• [Challenge]:
Extract, without alteration, each line from the start of the listing to the line bearing "self.socket = socket".

• [Dataset extract]:

Start

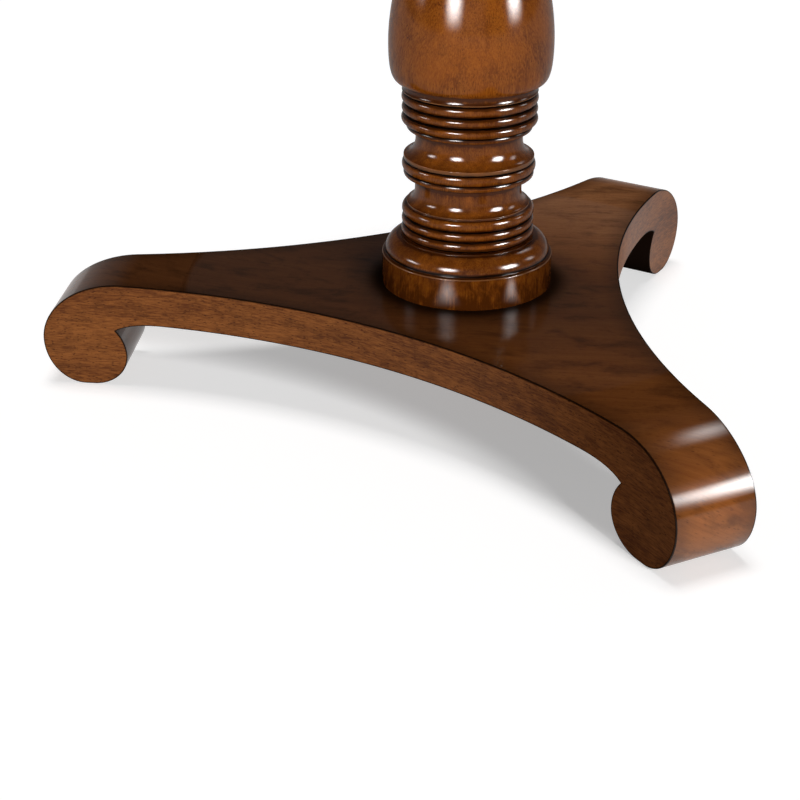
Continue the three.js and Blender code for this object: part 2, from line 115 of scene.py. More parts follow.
class Amount:
    """A number that varies over a surface or along a mesh. Sums on it become Math nodes."""

    def __init__(self, recipe, socket):
        self.recipe = recipe
        self.socket = socket

    def math(self, operation, *others):
        return self.recipe.math(operation, self, *others)

    def __add__(self, other):
        return self.math("ADD", other)

    def __sub__(self, other):
        return self.math("SUBTRACT", other)

    def __rsub__(self, other):
        return self.recipe.math("SUBTRACT", other, self)

    def __mul__(self, other):
        return self.math("MULTIPLY", other)

    def __truediv__(self, other):
        return self.math("DIVIDE", other)

    __radd__ = __add__
    __rmul__ = __mul__

    def rising(self, low, high):
        """Goes smoothly from 0 at low to 1 at high."""
        settings = {"interpolation_type": "SMOOTHSTEP"}
        inputs = {"Value": self, "From Min": low, "From Max": high}
        return self.recipe.amount("ShaderNodeMapRange", settings, inputs)

    def falling(self, low, high):
        """Goes smoothly from 1 at low to 0 at high."""
        return 1 - self.rising(low, high)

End

• [Reply]:
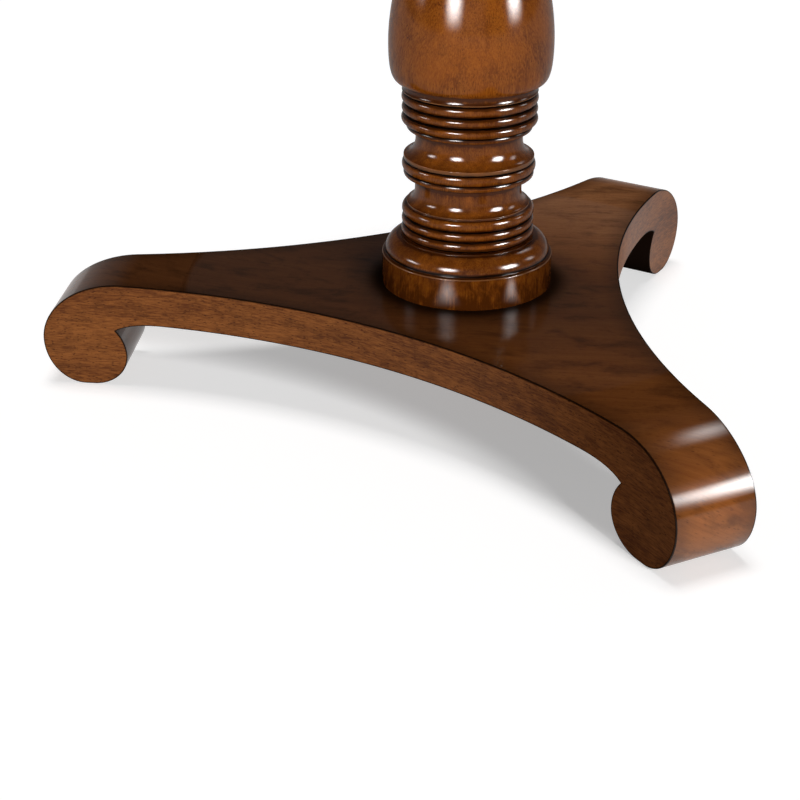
Continue the three.js and Blender code for this object: part 2, from line 115 of scene.py. More parts follow.
class Amount:
    """A number that varies over a surface or along a mesh. Sums on it become Math nodes."""

    def __init__(self, recipe, socket):
        self.recipe = recipe
        self.socket = socket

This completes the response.